9. Send Handwritten Letters
Origin: The first handwritten letter can be traced back to the Persian Queen Atossa in the year 500 B.C. Letters were used primarily to communicate short messages, whether for business, personal use, or royal correspondence. But, what once was the only way for people who were far apart to communicate has now been overshadowed by email and texts.
Why Do It Today: Handwritten letters are a special and still-appreciated gesture that is still used by CEOs and presidents. For instance, in 1989, President Ronald Reagan started the tradition of departing presidents leaving a handwritten note in the Oval Office for their successors.
Regardless of the words, the thought and time put into a handwritten letter make it more meaningful.
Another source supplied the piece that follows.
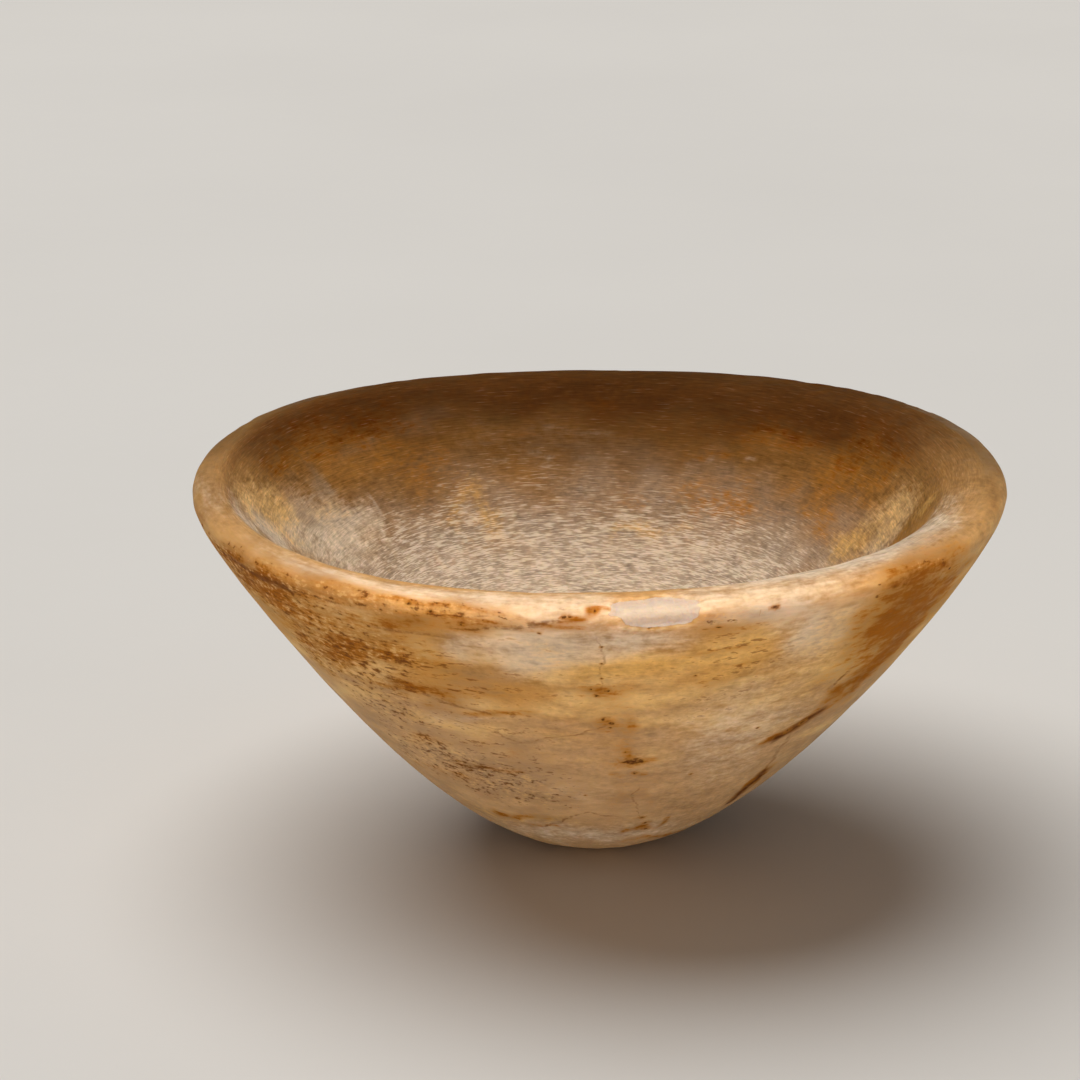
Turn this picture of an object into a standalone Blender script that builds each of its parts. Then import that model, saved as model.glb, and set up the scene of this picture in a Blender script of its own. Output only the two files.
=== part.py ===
"""An alabaster cup, carved from one piece of stone.

It is a wide, nearly conical bowl with a thick rounded lip, a hollow that follows the outside with a
heavier base, and a small flat foot. It was cut by hand: the rim rises and falls, the hollow is a little
off centre, and the body leans over its foot.

Metres, +Z up. The origin is the centre of the foot's flat underside. -Y is the side with the flake scar
on the lip, and azimuths run from +X towards +Y.
"""

import math

import bpy
import numpy as np

MM = 0.001

# Overall sizes
RIM_RADIUS = 65.0 * MM
HEIGHT = 61.4 * MM
FOOT_RADIUS = 9.0 * MM

# Outer wall, from the foot up to the widest point
UNDERSIDE_ANGLE = math.radians(6.0)
UNDERSIDE_PULL = 0.363
SHOULDER_PULL = 0.08

# Lip, in section: outside of the crest a squarish round, inside it an easier one
LIP_OUTER_WIDTH = 4.0 * MM
LIP_OUTER_DROP = 2.5 * MM
LIP_SQUARENESS = 2.4
LIP_INNER_WIDTH = 5.3 * MM
LIP_INNER_DROP = 4.7 * MM

# Hollow
INNER_WALL_SLOPE = math.radians(45.0)
INNER_SLOPE_SWING = math.radians(4.0)
FLOOR_THICKNESS = 19.0 * MM
INNER_WALL_PULL = 0.35
FLOOR_PULL = 0.42

# Unevenness of the hand-cut form
BODY_LEAN = 1.1 * MM
HOLLOW_OFFSET = 1.9 * MM
RIM_OUT_OF_ROUND = 0.4 * MM
OUT_OF_ROUND_LOBES = 3
TILT_RISE = 0.45 * MM
TILT_HIGH_AT = math.radians(57.0)
SADDLE_RISE = 0.70 * MM
SADDLE_HIGH_AT = math.radians(-19.0)
TRIPLE_RISE = 0.60 * MM
TRIPLE_HIGH_AT = math.radians(34.0)
WAVE_START = 30.0 * MM

# Scar where a flake has come off the front of the lip
FLAKE_AT = math.radians(-83.0)
FLAKE_HALF_WIDTH = 7.5 * MM
FLAKE_HALF_HEIGHT = 3.6 * MM
FLAKE_BELOW_CREST = 3.2 * MM
FLAKE_DEPTH = 0.6 * MM

# Facets
SEGMENTS = 90
WALL_ROWS = 14
LIP_OUTER_ROWS = 7
LIP_INNER_ROWS = 5
HOLLOW_ROWS = 11
SHARP_ANGLE = math.radians(40.0)

# Alabaster
STONE_COLOUR = (0.56, 0.36, 0.19, 1.0)
STONE_ROUGHNESS = 0.45
STONE_METALLIC = 0.0


def clear_scene():
    """Removes whatever the file holds."""
    for item in list(bpy.data.objects):
        bpy.data.objects.remove(item)


def bezier(points, count):
    """A cubic curve through the first and last of four (radius, height) points, at `count` even steps.

    Each point's radius and height may be one number or one for each azimuth.
    """
    t = np.linspace(0.0, 1.0, count)[:, None]
    s = 1.0 - t
    shares = (s**3, 3 * s**2 * t, 3 * s * t**2, t**3)
    across = sum(share * point[0] for share, point in zip(shares, points))
    up = sum(share * point[1] for share, point in zip(shares, points))
    return across, up


def outer_wall():
    """(radius, height) up the outside, from the edge of the foot to the widest point."""
    shoulder = HEIGHT - LIP_OUTER_DROP
    under = UNDERSIDE_PULL * (RIM_RADIUS - FOOT_RADIUS)
    foot = (FOOT_RADIUS, 0.0)
    foot_pull = (FOOT_RADIUS + under * math.cos(UNDERSIDE_ANGLE), under * math.sin(UNDERSIDE_ANGLE))
    shoulder_pull = (RIM_RADIUS, shoulder * (1.0 - SHOULDER_PULL))
    return bezier((foot, foot_pull, shoulder_pull, (RIM_RADIUS, shoulder)), WALL_ROWS)


def outer_lip():
    """(radius, height) over the outer half of the lip, a quarter of a squared ellipse, up to the crest."""
    turn = np.linspace(0.0, math.pi / 2, LIP_OUTER_ROWS)[1:, None]
    power = 2.0 / LIP_SQUARENESS
    across = RIM_RADIUS - LIP_OUTER_WIDTH * (1.0 - np.clip(np.cos(turn), 0.0, 1.0) ** power)
    up = HEIGHT - LIP_OUTER_DROP * (1.0 - np.sin(turn) ** power)
    return across, up


def inner_lip(slope):
    """(radius, height) over the inner half of the lip, an ellipse's arc as far as the hollow's slope."""
    end = np.arctan(np.tan(slope) * LIP_INNER_WIDTH / LIP_INNER_DROP)
    turn = np.linspace(0.0, 1.0, LIP_INNER_ROWS + 1)[1:, None] * end
    across = RIM_RADIUS - LIP_OUTER_WIDTH - LIP_INNER_WIDTH * np.sin(turn)
    up = HEIGHT - LIP_INNER_DROP * (1.0 - np.cos(turn))
    return across, up


def hollow(radius, height, slope):
    """(radius, height) down the hollow from its edge to the middle of its floor."""
    reach = INNER_WALL_PULL * np.hypot(radius, height - FLOOR_THICKNESS)
    wall_pull = (radius - reach * np.cos(slope), height - reach * np.sin(slope))
    floor_pull = (FLOOR_PULL * radius, FLOOR_THICKNESS)
    across, up = bezier(((radius, height), wall_pull, floor_pull, (0.0, FLOOR_THICKNESS)), HOLLOW_ROWS + 1)
    return across[1:], up[1:]


def rim_wave(azimuth):
    """How far the rim rises above its mean height: a tilt, a saddle and a threefold wave."""
    tilt = TILT_RISE * np.cos(azimuth - TILT_HIGH_AT)
    saddle = SADDLE_RISE * np.cos(2 * (azimuth - SADDLE_HIGH_AT))
    triple = TRIPLE_RISE * np.cos(3 * (azimuth - TRIPLE_HIGH_AT))
    return tilt + saddle + triple


def flake_scar(azimuth, height):
    """Depth of the flake scar: a shallow oval dish on the outer side of the lip."""
    turn = (azimuth - FLAKE_AT + math.pi) % (2 * math.pi) - math.pi
    across = turn * RIM_RADIUS / FLAKE_HALF_WIDTH
    along = (height - (HEIGHT - FLAKE_BELOW_CREST)) / FLAKE_HALF_HEIGHT
    return FLAKE_DEPTH * np.clip(1.0 - across**2 - along**2, 0.0, 1.0)


def cup_surface():
    """Rings of points over the cup, from the foot's edge over the lip to the middle of the floor.

    A ring is a circle of the section's radius. Near the rim it swells in three lobes and follows the
    rim's wave, which fades out below WAVE_START. The outside leans towards +X as it rises. The hollow is
    set towards -X of the rim, and its wall is steeper on the +X side than on the -X side.
    """
    azimuth = np.linspace(0.0, 2 * math.pi, SEGMENTS, endpoint=False)[None, :]
    slope = INNER_WALL_SLOPE + INNER_SLOPE_SWING * np.cos(azimuth)
    lip_edge = inner_lip(slope)
    parts = (outer_wall(), outer_lip(), lip_edge, hollow(lip_edge[0][-1:], lip_edge[1][-1:], slope))
    radius = np.vstack([np.broadcast_to(across, (len(across), SEGMENTS)) for across, _ in parts])
    height = np.vstack([np.broadcast_to(up, (len(up), SEGMENTS)) for _, up in parts])

    outside_rows = WALL_ROWS + LIP_OUTER_ROWS - 1
    row = np.arange(len(radius))[:, None]
    into_hollow = np.clip((row - (outside_rows - 1)) / LIP_INNER_ROWS, 0.0, 1.0)
    near_rim = np.clip((height - WAVE_START) / (HEIGHT - WAVE_START), 0.0, 1.0) ** 2
    swell = RIM_OUT_OF_ROUND * np.cos(OUT_OF_ROUND_LOBES * (azimuth - math.pi))
    scar = np.where(into_hollow > 0.0, 0.0, flake_scar(azimuth, height))
    ring = radius + (radius / RIM_RADIUS) * near_rim * swell - scar

    rise = np.clip(height / (HEIGHT - LIP_OUTER_DROP), 0.0, 1.0)
    lean = np.where(into_hollow > 0.0, BODY_LEAN, BODY_LEAN * (1.0 - (1.0 - rise) ** 2))
    x = ring * np.cos(azimuth) + lean - HOLLOW_OFFSET * into_hollow
    y = ring * np.sin(azimuth)
    z = height + near_rim * rim_wave(azimuth)
    return np.stack((x, y, z), axis=-1)


def closed_mesh(name, rings):
    """A closed mesh: quads between rings, a flat disc under the first and a fan inside the last one."""
    last = rings[-1].mean(axis=0)
    points = np.vstack((rings[:-1].reshape(-1, 3), last))
    rows = len(rings) - 1
    step = np.arange(SEGMENTS)
    following = (step + 1) % SEGMENTS
    faces = [step[::-1].tolist()]
    for row in range(rows - 1):
        low = row * SEGMENTS
        high = low + SEGMENTS
        faces += np.stack((low + step, low + following, high + following, high + step), -1).tolist()
    top = (rows - 1) * SEGMENTS
    middle = np.full(SEGMENTS, len(points) - 1)
    faces += np.stack((top + step, top + following, middle), -1).tolist()
    mesh = bpy.data.meshes.new(name)
    mesh.from_pydata(points.tolist(), [], faces)
    mesh.shade_smooth()
    mesh.set_sharp_from_angle(angle=SHARP_ANGLE)
    return mesh


def alabaster():
    """Honey-coloured alabaster with a worn, half-dull polish."""
    material = bpy.data.materials.new("alabaster")
    material.use_nodes = True
    shader = material.node_tree.nodes["Principled BSDF"]
    shader.inputs["Base Color"].default_value = STONE_COLOUR
    shader.inputs["Roughness"].default_value = STONE_ROUGHNESS
    shader.inputs["Metallic"].default_value = STONE_METALLIC
    return material


def build_cup():
    """The cup, standing on its foot at the origin."""
    mesh = closed_mesh("cup", cup_surface())
    mesh.materials.append(alabaster())
    cup = bpy.data.objects.new("cup", mesh)
    bpy.context.scene.collection.objects.link(cup)
    return cup


clear_scene()
build_cup()
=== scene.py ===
"""The alabaster cup's finished surface and its plain stage.

The cup is one surface over a grid of azimuth and profile rows. It has the solid model's form, with
finer relief cut into it: a flake scar and a shallower one beside it, nicks along the rim, and the soft
facets of hand work. Stains, veins and tool marks are laid on it as fields, which the stone reads.
"""

import math

import bpy
import numpy as np
from bpy.props import FloatProperty, FloatVectorProperty, IntProperty, PointerProperty
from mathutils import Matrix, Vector


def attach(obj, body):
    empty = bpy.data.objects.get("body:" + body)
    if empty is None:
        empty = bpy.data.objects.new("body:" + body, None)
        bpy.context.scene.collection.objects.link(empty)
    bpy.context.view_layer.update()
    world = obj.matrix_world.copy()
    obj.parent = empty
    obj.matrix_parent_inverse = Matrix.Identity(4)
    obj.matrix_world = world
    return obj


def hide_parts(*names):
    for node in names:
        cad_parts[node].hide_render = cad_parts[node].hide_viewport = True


bl_info = {
    "name": "Alabaster cup",
    "version": (1, 0, 0),
    "blender": (4, 5, 0),
    "location": "3D View > Sidebar > Cup",
    "description": "Makes a hand-carved alabaster cup and a plain stage for it",
    "category": "Object",
}

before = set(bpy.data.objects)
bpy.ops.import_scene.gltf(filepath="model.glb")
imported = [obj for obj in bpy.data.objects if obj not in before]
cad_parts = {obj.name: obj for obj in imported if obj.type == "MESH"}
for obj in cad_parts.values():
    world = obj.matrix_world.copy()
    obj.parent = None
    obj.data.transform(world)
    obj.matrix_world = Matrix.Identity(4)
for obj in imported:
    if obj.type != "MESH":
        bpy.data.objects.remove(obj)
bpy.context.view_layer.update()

MM = 0.001
OUT = "outside"
IN = "inside"


# Values that a user may change


def size_prop(name, description, millimetres):
    """A length, given here in millimetres and kept in metres."""
    return FloatProperty(name=name, description=description, default=millimetres * MM, unit="LENGTH")


def angle_prop(name, description, degrees):
    """An angle, given here in degrees."""
    value = math.radians(degrees)
    return FloatProperty(name=name, description=description, default=value, subtype="ANGLE")


def number_prop(name, description, value, **settings):
    """A number, with a unit or a limit where the settings give one."""
    return FloatProperty(name=name, description=description, default=value, **settings)


def colour_prop(name, description, *linear):
    """A colour, as its linear red, green and blue."""
    settings = {"subtype": "COLOR", "min": 0.0, "max": 1.0}
    return FloatVectorProperty(name=name, description=description, default=linear, **settings)


class CupSizes(bpy.types.PropertyGroup):
    """Sizes of the carved form, as the solid model has them."""

    rim_radius: size_prop("Rim radius", "Radius at the widest point", 65.0)
    height: size_prop("Height", "Mean height of the rim's crest", 61.4)
    foot_radius: size_prop("Foot radius", "Radius of the flat underside", 9.0)
    underside_angle: angle_prop("Underside angle", "Rise of the wall where it leaves the foot", 6.0)
    underside_pull: number_prop("Underside pull", "How far the underside holds that angle", 0.363)
    shoulder_pull: number_prop("Shoulder pull", "How far the wall stays upright below the lip", 0.08)
    lip_outer_width: size_prop("Outer lip width", "From the widest point in to the crest", 4.0)
    lip_outer_drop: size_prop("Outer lip drop", "From the crest down to the widest point", 2.5)
    lip_squareness: number_prop("Lip squareness", "Power of the squared ellipse; 2 is a true one", 2.4)
    lip_inner_width: size_prop("Inner lip width", "Half axis of the inner lip's ellipse", 5.3)
    lip_inner_drop: size_prop("Inner lip drop", "Half axis of the inner lip's ellipse, downwards", 4.7)
    inner_slope: angle_prop("Hollow slope", "Slope of the hollow's wall at the lip", 45.0)
    inner_slope_swing: angle_prop("Slope swing", "How much steeper the +X side of the hollow is", 4.0)
    floor_thickness: size_prop("Base thickness", "Stone under the middle of the hollow", 19.0)
    inner_wall_pull: number_prop("Hollow wall pull", "How far the hollow's wall runs straight", 0.35)
    floor_pull: number_prop("Floor pull", "How far the hollow's floor runs level", 0.42)
    body_lean: size_prop("Body lean", "How far the body leans over its foot", 1.1)
    hollow_offset: size_prop("Hollow offset", "How far the hollow is set off the rim's axis", 1.9)
    out_of_round: size_prop("Out of round", "Swell of the rim's three lobes", 0.4)
    tilt_rise: size_prop("Rim tilt", "Rise of the rim's tilt", 0.45)
    saddle_rise: size_prop("Rim saddle", "Rise of the rim's saddle", 0.70)
    triple_rise: size_prop("Rim waves", "Rise of the rim's threefold wave", 0.60)
    wave_start: size_prop("Wave start", "Height below which the rim's wave has faded out", 30.0)
    around: IntProperty(
        name="Points round", description="Points in each ring of the surface", default=448, min=48
    )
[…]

Whether it's a love note or a sympathy message, there are times you should bring out the trusted pen and paper.
10. Express Gratitude
Origin: Throughout history, religious leaders and philosophers have extolled the virtue of gratitude. If you look into the phrase's origin, you'll discover that "thank you" actually comes from the word "think ."In Old English (c.450 – c.1100), the noun "thank" was phonetically related to "thought ."The definition then progressed to a "favorable thought or feeling, goodwill," and by the Middle Ages, it had become a "kindly thought or feeling entertained towards anyone for favor or services."
Why Do This Today: Gratitude has become described as the "social glue" that holds together relationships between friends, family, and romantic partners. One of the first things most of us were taught as kids is the value of saying "thank you ."Since these two little words are used so often, don't be afraid to use a different phrase.
For instance, you can alter this phrase to say, "I really appreciate you," to demonstrate that you're not only grateful for what was done -- you're appreciative of who did it. If you feel the need to go the extra mile to express your gratitude, consider acting on it. A thoughtful handwritten note will always be an excellent place to start.